Помещение было в еще более плачевном состоянии, чем большинство построек в Развалинах. Стены ввалились, создав ненадежный каменный навес. То был храм Чернокрылой Ани — Той, что обратила здешние места в Развалины. Резные крылья образовывали наклонный туннель, и Миранда стала пробираться по нему вглубь. Она хотела попасть к алтарю — но не для того, чтобы молить о помощи мертвое божество. Даже отчаяние не могло подвигнуть Миранду просить подаяния.

Алтарь, укрытый глубоко в руинах, сохранился лучше остальных частей храма. Миранда заползла под него и дала себе отдых. В темноте из каждого угла на нее скалилась Чернокрылая Ани. Миранда свернулась в клубочек, прижавшись к палке. Недостаток тепла, что дарило прежде тело Януса, терзал ее больше, чем пульсирующая в ранах боль. Она уснула, убаюканная собственным шепотом, бормоча молитвы, застрявшие в сознании, как воспоминания в камне; уснула под внимательным взглядом Ани, в котором разгоралась заинтересованность.

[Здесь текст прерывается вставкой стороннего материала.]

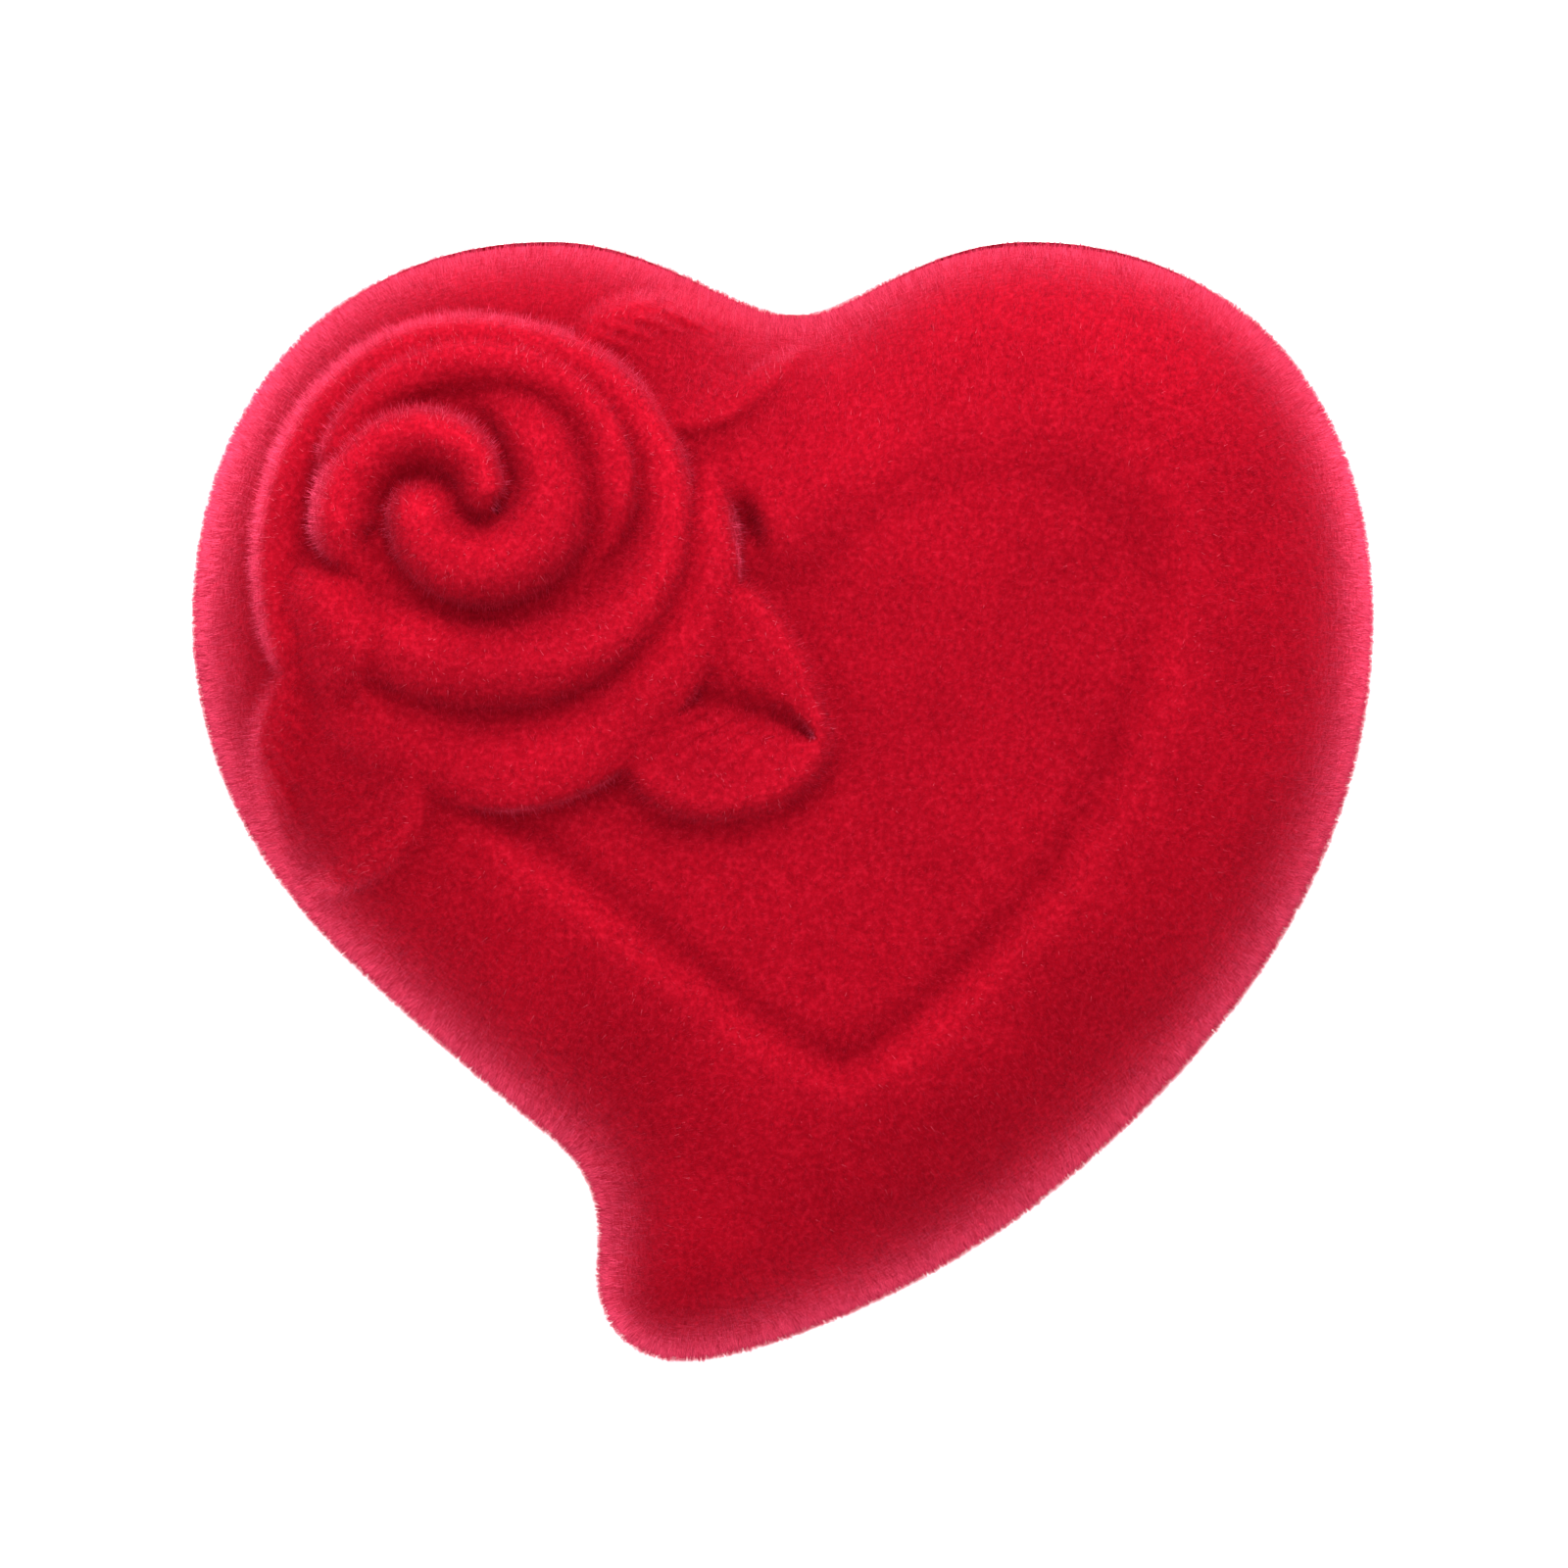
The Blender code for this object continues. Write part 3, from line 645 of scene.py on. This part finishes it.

Снаружи поднялся ледяной ветер.

ПТЕНЧИК

1

Маледикт жил и себя погубил.

Лишь в час рожденья оплакан он был.

Скольких людей он убил?

Раз, два, три…

Детская считалка

Барон Ворнатти был стар. Сгорбившись в кресле, он утомленным и затуманенным взором окидывал чудеса своей просторной библиотеки. Костлявые ноги старика укрывали соболя. Рассеянно теребя мех, Ворнатти листал книгу с непристойными гравюрами. Гедонист и сластолюбец, он порядком увял от времени и пережитой боли; холодной зимней ночью он ласкал старые воспоминания, как когда-то — живую плоть. Но все бесценные видения — мягкие женские плечи и вздымающиеся груди, сладостные ложбинки между бедер, крепкие мужские ягодицы, жадные рты и широкие сильные ладони — не отвлекали его мыслей, как прежде.